> [PROVIDED INFORMATION]:
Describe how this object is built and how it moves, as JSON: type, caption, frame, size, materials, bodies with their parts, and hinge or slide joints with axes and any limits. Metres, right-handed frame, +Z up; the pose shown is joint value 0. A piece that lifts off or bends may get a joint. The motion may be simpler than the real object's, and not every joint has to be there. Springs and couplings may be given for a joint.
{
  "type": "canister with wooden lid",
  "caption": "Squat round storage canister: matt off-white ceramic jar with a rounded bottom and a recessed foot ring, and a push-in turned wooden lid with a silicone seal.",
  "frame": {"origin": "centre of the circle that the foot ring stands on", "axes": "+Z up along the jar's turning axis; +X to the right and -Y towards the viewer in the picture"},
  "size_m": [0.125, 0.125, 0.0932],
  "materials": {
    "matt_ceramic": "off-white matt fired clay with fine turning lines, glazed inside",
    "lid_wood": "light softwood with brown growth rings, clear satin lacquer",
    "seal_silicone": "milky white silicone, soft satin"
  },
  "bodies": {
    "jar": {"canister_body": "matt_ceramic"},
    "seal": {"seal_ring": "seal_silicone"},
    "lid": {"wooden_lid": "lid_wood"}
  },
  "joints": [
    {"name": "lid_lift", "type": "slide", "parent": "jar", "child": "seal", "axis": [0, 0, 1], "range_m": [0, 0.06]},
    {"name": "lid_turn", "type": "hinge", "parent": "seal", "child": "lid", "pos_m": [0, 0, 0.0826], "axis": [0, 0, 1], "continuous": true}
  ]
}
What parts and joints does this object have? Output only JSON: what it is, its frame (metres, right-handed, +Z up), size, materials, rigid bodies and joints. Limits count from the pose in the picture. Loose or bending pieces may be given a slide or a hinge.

> [TASK TO COMPLETE]: Copy out all of the records shown above exactly.

> [TASK RESPONSE]:
Describe how this object is built and how it moves, as JSON: type, caption, frame, size, materials, bodies with their parts, and hinge or slide joints with axes and any limits. Metres, right-handed frame, +Z up; the pose shown is joint value 0. A piece that lifts off or bends may get a joint. The motion may be simpler than the real object's, and not every joint has to be there. Springs and couplings may be given for a joint.
{
  "type": "canister with wooden lid",
  "caption": "Squat round storage canister: matt off-white ceramic jar with a rounded bottom and a recessed foot ring, and a push-in turned wooden lid with a silicone seal.",
  "frame": {"origin": "centre of the circle that the foot ring stands on", "axes": "+Z up along the jar's turning axis; +X to the right and -Y towards the viewer in the picture"},
  "size_m": [0.125, 0.125, 0.0932],
  "materials": {
    "matt_ceramic": "off-white matt fired clay with fine turning lines, glazed inside",
    "lid_wood": "light softwood with brown growth rings, clear satin lacquer",
    "seal_silicone": "milky white silicone, soft satin"
  },
  "bodies": {
    "jar": {"canister_body": "matt_ceramic"},
    "seal": {"seal_ring": "seal_silicone"},
    "lid": {"wooden_lid": "lid_wood"}
  },
  "joints": [
    {"name": "lid_lift", "type": "slide", "parent": "jar", "child": "seal", "axis": [0, 0, 1], "range_m": [0, 0.06]},
    {"name": "lid_turn", "type": "hinge", "parent": "seal", "child": "lid", "pos_m": [0, 0, 0.0826], "axis": [0, 0, 1], "continuous": true}
  ]
}
What parts and joints does this object have? Output only JSON: what it is, its frame (metres, right-handed, +Z up), size, materials, rigid bodies and joints. Limits count from the pose in the picture. Loose or bending pieces may be given a slide or a hinge.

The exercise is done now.